Brining a montbell synthetic inner jacket instead of the EX light for more durability when hiking

Going with a Houdini instead of the Montbell wind jacket


Last thing I'm considering is brining a Backcountry Boiler instead if my current stove set up. Wouldn't have to worry about buying/carrying fuel so it would be lighter for the long stretch and I really just need hot water for the meals I prepare. Anyone used the BBC on a long hike?

Thanks!

john hansford
(jhansford) - MLife
Stoves on JMT on 12/23/2012 12:54:27 MST Print View

On my 2011 JMT I used only a wood burning Bushbuddy Ultra, but in 2012 there were fire restrictions in Kings and Sequoia due to the very dry conditions, and stoves of this type, incl the Backcountryboiler, we're banned. Some sort of back up would therefore seem a good idea, and with a bcb you could take the alcohol wick along , and change to alcohol burning if necessary.

Kevin Burton
(burtonator) - M

Locale: norcal
Re: JMT Next Summer on 12/27/2012 14:44:52 MST Print View

I can't help but underscore how trekking poles will help with a longer trip. You won't really notice much if you're flat for say 2-6 hours... but if you're doing lots of hills (which you will on the JMT) and doing more than 8 hours a day (which you will) then the trekking poles will be DRAMATICALLY better.

I forgot my poles about 3 months ago when I did the grand canyon of the toulomne and I was KICKING myself!

Kevin Burton
(burtonator) - M

Locale: norcal
Re: JMT Next Summer on 12/27/2012 14:46:26 MST Print View

Another tip... break in your gear.
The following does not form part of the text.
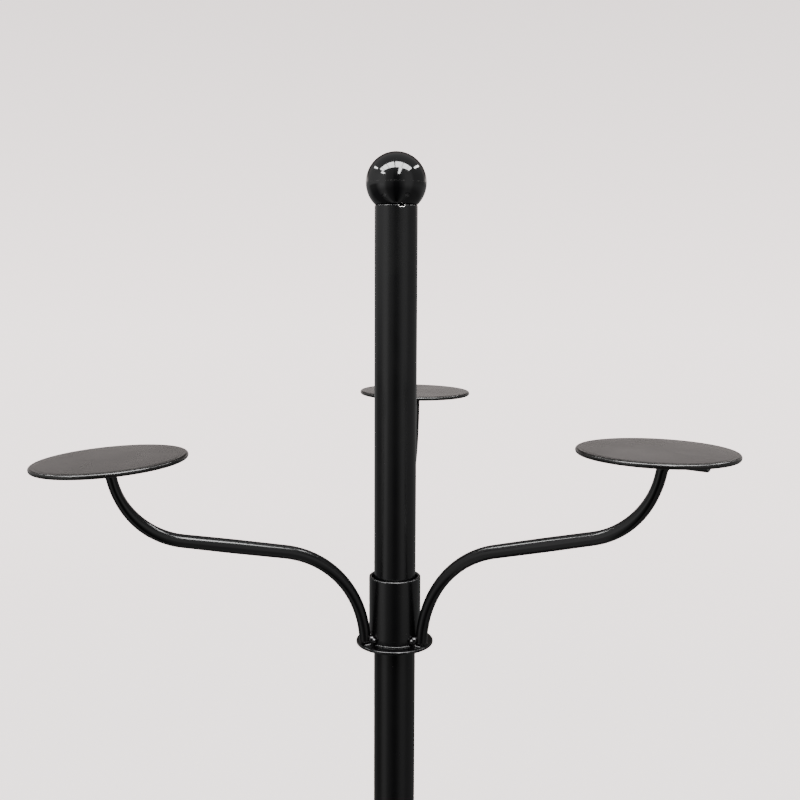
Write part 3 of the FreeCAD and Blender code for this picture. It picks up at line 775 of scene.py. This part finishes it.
def addBaseBolt(shape):
    # hexagon head with its corners turned off, and the shank that runs up into the pole
    bottom = low("base_bolt").z / mm
    bm = bmesh.new()
    corner = shape["headFlats"] / math.sqrt(3)
    bmesh.ops.create_cone(bm, cap_ends=True, segments=6, radius1=corner * mm, radius2=corner * mm,
                          depth=shape["headHeight"] * mm,
                          matrix=Matrix.Translation((0, 0, (bottom + shape["headHeight"] / 2) * mm)))
    ease(bm, shape["headEdge"], 2)
    length = high("base_bolt").z / mm - bottom - shape["headHeight"]
    bmesh.ops.create_cone(bm, cap_ends=True, segments=shape["shankSides"],
                          radius1=shape["shank"] * mm,
                          radius2=(shape["shank"] - shape["shankTaper"]) * mm, depth=length * mm,
                          matrix=Matrix.Translation((0, 0, high("base_bolt").z - length / 2 * mm)))
    return addPiece(bm, "baseBolt", "stand", zincSteel, ["base_bolt"])


addBasePlate(footShape)
addRubberFeet(footShape)
addBaseBolt(footShape)
addRing("baseSocket", "base_socket", poleRadius, footShape["socketEdge"], "stand", tubeCoat)
addRing("baseWasher", "base_washer", footShape["washerHole"], footShape["washerEdge"], "stand",
        zincSteel)
print("foot made")


# Hidden parts keep their own shape and get their own metal

hiddenMetals = {"pole_end_plug": turnedSteel, "pole_joiner": turnedSteel, "finial_plug": turnedSteel,
                "finial_stud": zincSteel, "finial_insert": turnedBrass}
for node, material in hiddenMetals.items():
    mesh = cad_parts[node].data
    mesh.materials.clear()
    mesh.materials.append(material)


# Floor and light

stageLook = {"backdrop": "#e8dddb", "backdropStrength": 3.5, "backdropTop": 2.5, "topFade": (-0.06, 0.24),
             "floor": "#eee5e3", "floorGlow": 2.2, "floorRadius": 6.0, "fade": (0.5, 2.2)}


def addFloor(look):
    # a pale floor that fades into the backdrop
    material, tree = newMaterial("paleFloor")
    coords = addNode(tree, "ShaderNodeTexCoord")
    away = addNode(tree, "ShaderNodeVectorMath", {"operation": "LENGTH"}, {0: coords.outputs["Object"]})
    fade = addNode(tree, "ShaderNodeMapRange", {"interpolation_type": "SMOOTHSTEP",
                   "From Min": look["fade"][0], "From Max": look["fade"][1]},
                   {"Value": away.outputs["Value"]})
    paint = addNode(tree, "ShaderNodeBsdfPrincipled", {"Base Color": linearColour(look["floor"]),
                    "Roughness": 0.9, "Emission Color": linearColour(look["floor"]),
                    "Emission Strength": look["floorGlow"]})
    clear = addNode(tree, "ShaderNodeBsdfTransparent")
    blend = addNode(tree, "ShaderNodeMixShader", links={0: fade.outputs["Result"], 1: paint.outputs["BSDF"],
                    2: clear.outputs["BSDF"]})
    addNode(tree, "ShaderNodeOutputMaterial", links={"Surface": blend.outputs["Shader"]})
    bm = bmesh.new()
    bmesh.ops.create_circle(bm, cap_ends=True, segments=128, radius=look["floorRadius"])
    mesh = bpy.data.meshes.new("floor")
    bm.to_mesh(mesh)
    bm.free()
    mesh.materials.append(material)
    floor = bpy.data.objects.new("floor", mesh)
    floor.visible_glossy = False
    floor.visible_diffuse = False
    bpy.context.scene.collection.objects.link(floor)


# brightness of the room round the stand, above and below the level of the eye, as
# (degrees to the right of the camera, brightness)
roomLook = {
    "upper": [(-180, 0.3), (-125, 0.42), (-85, 0.72), (-60, 0.9), (-45, 0.85), (-36, 0.42), (-14, 0.28),
              (-8, 0.1), (8, 0.1), (20, 0.32), (38, 0.6), (60, 0.6), (70, 0.34), (122, 0.25), (145, 0.3),
              (180, 0.3)],
    "lower": [(-180, 0.3), (-150, 0.34), (-130, 0.36), (-116, 0.18), (-84, 0.22), (-64, 0.95), (-50, 0.95),
              (-38, 0.4), (-14, 0.16), (-8, 0.06), (8, 0.06), (20, 0.2), (38, 0.62), (58, 0.58),
              (70, 0.34), (150, 0.3), (180, 0.3)],
    "ceiling": 0.42, "floorShade": 0.5, "backWall": "#fff5f2", "backWallBright": 1.55, "backWallDim": 0.06,
    # where each part gives way to the next, as heights or, for backEdge, depths on a sphere of radius 1
    "lowerFade": (-0.02, -0.09), "ceilingFade": (0.35, 0.9), "backEdge": (0.55, 0.85),
    "backFoot": (0.03, 0.09), "backGlow": (0.1, 0.21), "floorFade": (-0.16, -0.42),
}


def wallRing(tree, share, stops):
    ring = addNode(tree, "ShaderNodeValToRGB", links={"Fac": share})
    setRamp(ring, [((degrees + 180) / 360, grey(value)) for degrees, value in stops])
    return ring.outputs["Color"]


def addRoom(look, stage):
    world = bpy.data.worlds.new("room")
    world.use_nodes = True
    tree = world.node_tree
    tree.nodes.clear()
    coords = addNode(tree, "ShaderNodeTexCoord")
    parts = addNode(tree, "ShaderNodeSeparateXYZ", links={"Vector": coords.outputs["Generated"]})
    height, depth = parts.outputs["Z"], parts.outputs["Y"]
    forward = addNode(tree, "ShaderNodeMath", {"operation": "MULTIPLY", 1: -1.0}, {0: depth})
    azimuth = addNode(tree, "ShaderNodeMath", {"operation": "ARCTAN2"},
                      {0: parts.outputs["X"], 1: forward.outputs["Value"]})
    share = addNode(tree, "ShaderNodeMapRange", {"From Min": -math.pi, "From Max": math.pi},
                    {"Value": azimuth.outputs["Value"]})
    below = addNode(tree, "ShaderNodeMapRange", {"From Min": look["lowerFade"][0],
                   "From Max": look["lowerFade"][1]}, {"Value": height})
    walls = addNode(tree, "ShaderNodeMix", {"data_type": "RGBA"}, {
        0: below.outputs["Result"], 6: wallRing(tree, share.outputs["Result"], look["upper"]),
        7: wallRing(tree, share.outputs["Result"], look["lower"])})
    upward = addNode(tree, "ShaderNodeMapRange", {"From Min": look["ceilingFade"][0],
                   "From Max": look["ceilingFade"][1]}, {"Value": height})
    ceiling = addNode(tree, "ShaderNodeMix", {"data_type": "RGBA", 7: grey(look["ceiling"])},
                      {0: upward.outputs["Result"], 6: walls.outputs[2]})
    behind = addNode(tree, "ShaderNodeMapRange", {"From Min": look["backEdge"][0],
                   "From Max": look["backEdge"][1]}, {"Value": depth})
    raised = addNode(tree, "ShaderNodeMapRange", {"From Min": look["backFoot"][0],
                   "From Max": look["backFoot"][1]}, {"Value": height})
    mask = addNode(tree, "ShaderNodeMath", {"operation": "MULTIPLY"},
                   {0: behind.outputs["Result"], 1: raised.outputs["Result"]})
    backWall = addNode(tree, "ShaderNodeMix", {"data_type": "RGBA", 7: linearColour(look["backWall"])},
                       {0: mask.outputs["Value"], 6: ceiling.outputs[2]})
    glow = addNode(tree, "ShaderNodeMapRange", {"From Min": look["backGlow"][0],
                   "From Max": look["backGlow"][1], "To Min": look["backWallBright"],
                   "To Max": look["backWallDim"]}, {"Value": height})
    level = addNode(tree, "ShaderNodeMix", {"data_type": "FLOAT", 2: 1.0},
                    {0: mask.outputs["Value"], 3: glow.outputs["Result"]})
    shade = addNode(tree, "ShaderNodeMapRange", {"From Min": look["floorFade"][0],
                    "From Max": look["floorFade"][1], "To Min": 1.0,
                    "To Max": look["floorShade"]}, {"Value": height})
    strength = addNode(tree, "ShaderNodeMath", {"operation": "MULTIPLY"},
                       {0: level.outputs[0], 1: shade.outputs["Result"]})
    around = addNode(tree, "ShaderNodeBackground", links={"Color": backWall.outputs[2],
                     "Strength": strength.outputs["Value"]})
    fall = addNode(tree, "ShaderNodeMapRange", {"From Min": stage["topFade"][0],
                   "From Max": stage["topFade"][1], "To Min": stage["backdropStrength"],
                   "To Max": stage["backdropTop"]}, {"Value": height})
    plain = addNode(tree, "ShaderNodeBackground", {"Color": linearColour(stage["backdrop"])},
                    {"Strength": fall.outputs["Result"]})
    path = addNode(tree, "ShaderNodeLightPath")
    blend = addNode(tree, "ShaderNodeMixShader", links={0: path.outputs["Is Camera Ray"],
                    1: around.outputs["Background"], 2: plain.outputs["Background"]})
    addNode(tree, "ShaderNodeOutputWorld", links={"Surface": blend.outputs["Shader"]})
    bpy.context.scene.world = world


def addSoftbox(name, spot, aim, width, height, power):
    data = bpy.data.lights.new(name, "AREA")
    data.shape = "RECTANGLE"
    data.size = width
    data.size_y = height
    data.energy = power
    box = bpy.data.objects.new(name, data)
    box.matrix_world = Matrix.Translation(spot) @ (Vector(aim) - Vector(spot)).to_track_quat(
        "-Z", "Y").to_matrix().to_4x4()
    box.visible_camera = False
    box.visible_glossy = False
    bpy.context.scene.collection.objects.link(box)


addFloor(stageLook)
addRoom(roomLook, stageLook)
middle = (0, 0, 0.45)
# place, width, height and power of each; they light the stand but don't show in its gloss
softboxes = {
    "mainSoftbox": ((-0.9, -1.6, 2.4), 1.1, 0.8, 26),
    "fillSoftbox": ((1.3, -1.2, 2.2), 0.9, 0.8, 16),
    "backSoftbox": ((0.2, 1.8, 2.3), 1.2, 0.8, 14),
}
for name, (spot, width, height, power) in softboxes.items():
    addSoftbox(name, spot, middle, width, height, power)

# bright ceiling panels in front and at the sides, seen only as reflections in the glossy parts
windowLook = {
    "height": 1.7, "above": 0.77, "brightness": 27.0,
    # left, right, nearest and farthest edge, as shares of the height; the camera is on the minus side
    "panels": [(-1.27, -1.02, -0.74, -0.22), (-0.98, -0.56, -0.74, -0.22), (-0.53, -0.12, -0.74, -0.22),
               (-0.06, 0.36, -0.74, -0.22), (0.39, 0.8, -0.74, -0.22), (0.83, 1.12, -0.74, -0.22),
               (0.2, 0.44, -1.9, -0.74), (-1.7, -1.3, -1.3, -0.7), (-1.44, -1.27, 0.1, 0.8),
               (1.15, 1.34, 0.05, 1.05)],
}


def addWindows(look):
    material, tree = newMaterial("brightPanel")
    glow = addNode(tree, "ShaderNodeEmission", {"Strength": look["brightness"]})
    addNode(tree, "ShaderNodeOutputMaterial", links={"Surface": glow.outputs["Emission"]})
    bm = bmesh.new()
    for left, right, near, far in look["panels"]:
        corners = [bm.verts.new(Vector((x, y, 1)) * look["height"] + Vector((0, 0, look["above"])))
                   for x, y in ((left, near), (right, near), (right, far), (left, far))]
        bm.faces.new(corners)
    mesh = bpy.data.meshes.new("ceilingPanels")
    bm.to_mesh(mesh)
    bm.free()
    mesh.materials.append(material)
    panels = bpy.data.objects.new("ceilingPanels", mesh)
    for ray in ("camera", "diffuse", "shadow", "transmission"):
        setattr(panels, "visible_" + ray, False)
    bpy.context.scene.collection.objects.link(panels)


addWindows(windowLook)
print("floor and light made")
Do lots of small 2-4 day trips with your gear. You're going to end up with lots of small revisions. New tarp setup, certain gear might annoy you, etc.

My gear has finally started to become really nice after about a year of setup and tweaking.

Susan Papuga
(veganaloha) - M

Locale: USA
Re: JMT Next Summer on 01/02/2013 18:44:17 MST Print View

Hey Steven,

A few things.

+++1 for ETB's JMT Atlas and trekking poles. I have the GG LT4s and really like them. Anything to help take the stress off your leg joints will help over time given the rugged ups and downs.
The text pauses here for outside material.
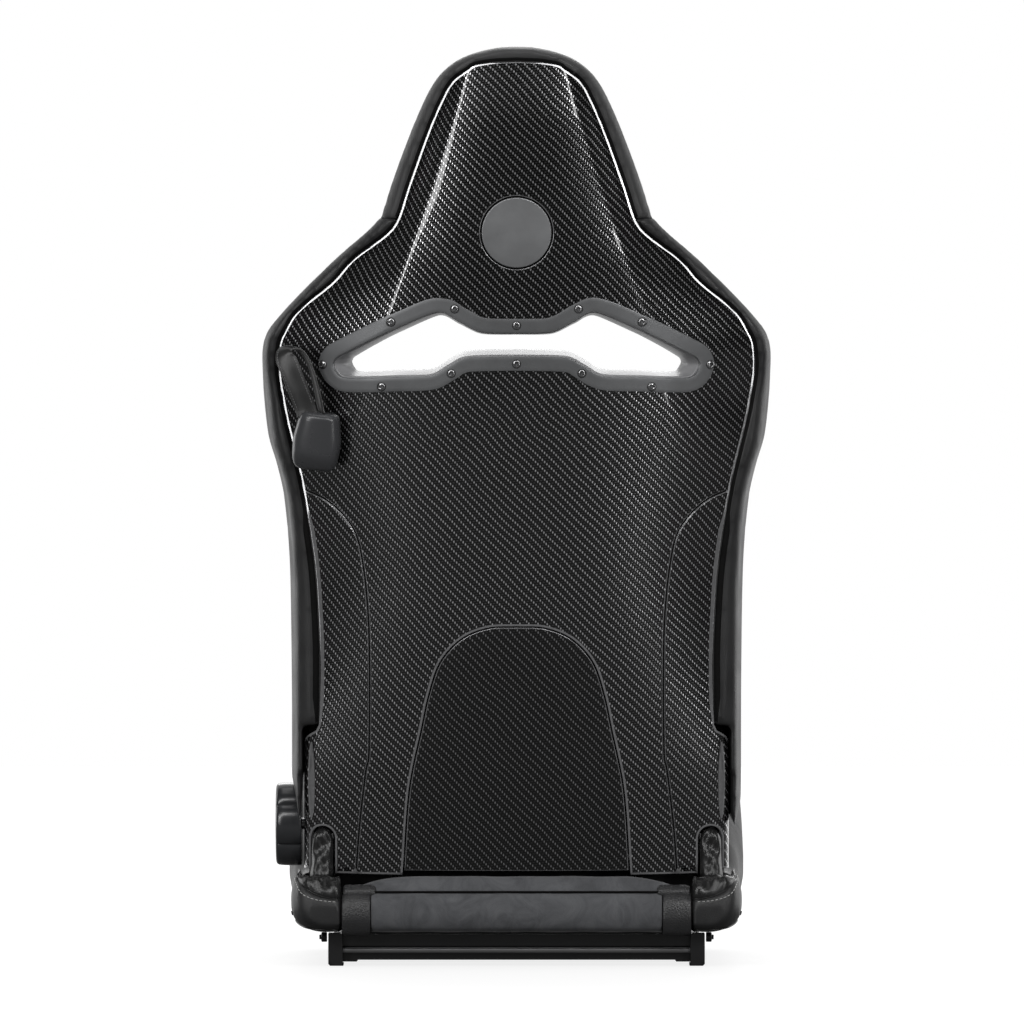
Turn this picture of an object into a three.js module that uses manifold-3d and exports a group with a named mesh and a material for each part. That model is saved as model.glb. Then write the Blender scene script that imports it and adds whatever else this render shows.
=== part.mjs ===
// Reclining sports seat: a moulded carbon back shell with leather and suede pads, on a cushion
// with slide rails. Millimetres. +X is the seat's right, +Y its front, +Z up. The origin is on
// the floor under the middle of the seat.
import * as THREE from 'three';
import { mergeVertices } from 'three/addons/utils/BufferGeometryUtils.js';
import Module from 'manifold-3d';

const wasm = await Module();
wasm.setup();

// ---- driving dimensions ---------------------------------------------------------------------
const GAP = 0.4;                    // clearance between pieces that touch
const PIVOT_Y = -146;               // recline axis, fore and aft
const PIVOT_Z = 149;                // recline axis, height above the floor
const BACK_LEAN = 10;               // degrees the back leans at rest

const LAMINATE = 3.2;               // thickness of the carbon shell
const SHELL_BOTTOM = -41;
const SHELL_CROWN = 827;            // top of the shell at the middle
const PANEL_THICK = 2.7;            // thickness of the lower panel and of the badge disc
const PANEL_GAP = 1.6;              // groove round the lower panel
const PANEL_FOOT_HALF = 119.6;      // half width of the panel's straight foot
const PANEL_TOP = 227;              // height of the panel's arch
const FLANGE_THICK = 2.5;           // ledge behind the panel and the badge
const FLANGE_REACH = 9;             // ledge width to each side of the panel's edge
const GROOVE_WIDTH = 2.6;           // groove along the wings
const GROOVE_DEPTH = 1.5;

const RING_THICK = 3.6;             // surround plate of the slot
const RING_BAND = 15;               // its width round the slot
const LINER_WALL = 2.6;             // liner of the slot
const LINER_DEPTH = 34;             // liner's length from the shell forward
const LINER_CLEARANCE = 1;          // its bore stands back from the surround's edge by this
const SCREW_HEAD = 9;               // surround screws, head diameter
const SCREW_RISE = 2.4;             // height of the screw heads
const SCREW_SOCKET = 3.4;           // across the corners of their hexagon

const BADGE_RADIUS = 36.8;
const BADGE_CLEARANCE = 1.7;
const BADGE_HEIGHT = 648;           // badge centre above the pivot, along the back

const EAR_SIDE = 226;               // outer face of the shell's lower ears
const EAR_FRONT = -15;              // front edge of the ears
const EAR_WALL = 3;
const EAR_CORNER = 13;              // radius that turns the back face into the ear
const EAR_TIP = 111;                // top of the ear's fin
const NOTCH_INNER = 193;            // lower corner notches of the shell
const NOTCH_OUTER = 219;
const NOTCH_TOP = 10;

const INSERT_HALF = 128;            // half width of the suede middle
const PAD_SEAM = 400;               // seam between the back insert and the shoulder pad
const HEAD_SEAM = 658;              // seam between the shoulder pad and the head pad
const PAD_GAP = 1.0;                // room between neighbouring pads
const PAD_LIFT = 2.5;               // room between the pads and the ledges of the shell
const ROLL_RISE = 3;                // leather roll's height behind the shell's edge
const ROLL_OVERLAP = 12;            // head pad's height above the shell's crown
const FOOT_ROLL = 22;               // radius of the pads' lower end round the shaft

const HINGE_INNER = 190;            // back hinge plates, inner face
const PLATE_THICK = 5.5;            // hinge plates and brackets
const BRACKET_INNER = 197;          // seat brackets, inner face
const DISC_RADIUS = 37.5;           // recliner discs
const DISC_THICK = 8;
const ARM_THICK = 4.7;              // recliner arms
const COVER_THICK = 3;              // plastic recliner covers
const COVER_RADIUS = 46;
const COVER_REACH = 76;             // how far they go forward of the recline axis
const COVER_FOOT = 54;              // and below it
const STOP_RADIUS = 5;              // stop pins of the tilt
const STOP_FORWARD = -22;           // their place on the recliner arm
const STOP_UP = 40;
const BUSH_RADIUS = 10.5;           // pivot bushes
const SHAFT_RADIUS = 6;             // synchronising shaft
const KNOB_RADIUS = 46.5;
const KNOB_WIDTH = 28;
const KNOB_LOBES = 6;
const KNOB_HOLLOW = 4.5;            // depth of the hollows between the lobes
const KNOB_INNER = 229;             // knob's inner face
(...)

I also have a Patagonia Houdini and really like it. However, for the JMT I took my rain jacket (Montane Minimus) and was glad for it given how much bad weather in the form of rain, hail, snow (and not to mention how cold it can get) we had last August. So, I would recommend a rain jacket versus the Houdini wind shirt, which is only water resistant.

Love your pack choice, except that you may want to see which, if any, bear can you can get in it, along with all your other gear. I used the BV450 and had no trouble getting it into my GoLite 50L Pinnacle pack, but the GG Kumo is a smaller 36L pack. Further, with my food and resupply choices, I had no problem getting in 10 days worth of food for the last stretch between MTR and Whitney Portal, especially since every place in SEKI does not require a bear can. Nonetheless, most people I ran into had much larger bear cans like the BV500 or Bearikade and a lot more food than me, so it's worth checking to see if your bear can will fit in your Kumo. For me, I resupplied at Tuoleme Store, Red's Meadows Store and Hiker Barrel and then I sent a small 2.5 gallon bucket to MTR. And like most people, I sent too much stuff to MTR. By mid-August, the many, many hiker barrels were indeed overflowing.
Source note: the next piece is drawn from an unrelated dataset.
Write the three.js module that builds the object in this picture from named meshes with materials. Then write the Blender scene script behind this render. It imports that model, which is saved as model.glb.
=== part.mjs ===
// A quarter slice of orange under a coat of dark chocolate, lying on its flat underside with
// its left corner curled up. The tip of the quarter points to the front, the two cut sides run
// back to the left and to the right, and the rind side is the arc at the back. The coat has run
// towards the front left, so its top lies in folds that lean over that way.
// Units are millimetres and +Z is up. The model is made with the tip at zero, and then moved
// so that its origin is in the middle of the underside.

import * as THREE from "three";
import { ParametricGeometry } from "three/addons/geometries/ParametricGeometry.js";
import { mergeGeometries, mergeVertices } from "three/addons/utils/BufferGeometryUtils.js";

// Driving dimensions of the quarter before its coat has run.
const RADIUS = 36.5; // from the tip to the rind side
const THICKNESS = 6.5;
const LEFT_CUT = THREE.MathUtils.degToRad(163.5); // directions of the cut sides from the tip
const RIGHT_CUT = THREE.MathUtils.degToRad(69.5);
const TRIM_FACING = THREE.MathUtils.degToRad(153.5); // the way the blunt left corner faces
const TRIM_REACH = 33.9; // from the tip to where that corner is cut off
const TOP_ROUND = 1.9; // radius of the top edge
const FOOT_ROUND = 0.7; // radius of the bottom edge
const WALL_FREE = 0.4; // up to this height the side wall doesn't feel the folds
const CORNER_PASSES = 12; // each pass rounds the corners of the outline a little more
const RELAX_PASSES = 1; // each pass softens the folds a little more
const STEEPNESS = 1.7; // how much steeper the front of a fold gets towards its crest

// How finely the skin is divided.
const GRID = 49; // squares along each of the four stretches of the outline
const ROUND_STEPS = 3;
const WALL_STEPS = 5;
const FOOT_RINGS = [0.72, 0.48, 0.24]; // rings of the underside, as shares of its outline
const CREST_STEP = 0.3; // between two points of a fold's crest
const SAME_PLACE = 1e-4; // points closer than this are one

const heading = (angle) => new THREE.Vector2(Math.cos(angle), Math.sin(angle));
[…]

A few minor tidbits. You may not need both the BG knife and the multi tool. Also, unless you're planning on going off the JMT, you may not need the compass, especially if it's bigger than the tiny button style. You may not need the solar charger. You should be able to charge your phone at Tuolome and Red's. A spare battery may be more useful depending on how long it takes your charger to work. On both the JMT and CT, absolutely everyone I came across carrying a solar charger each said it was their biggest regret for bringing as it was finicky, inefficient and just not worth carrying. Finally, for hydration, you will rarely if ever need to carry more than one liter.

Hope this helps! Enjoy!

Susan

Edited by veganaloha on 01/02/2013 18:51:03 MST.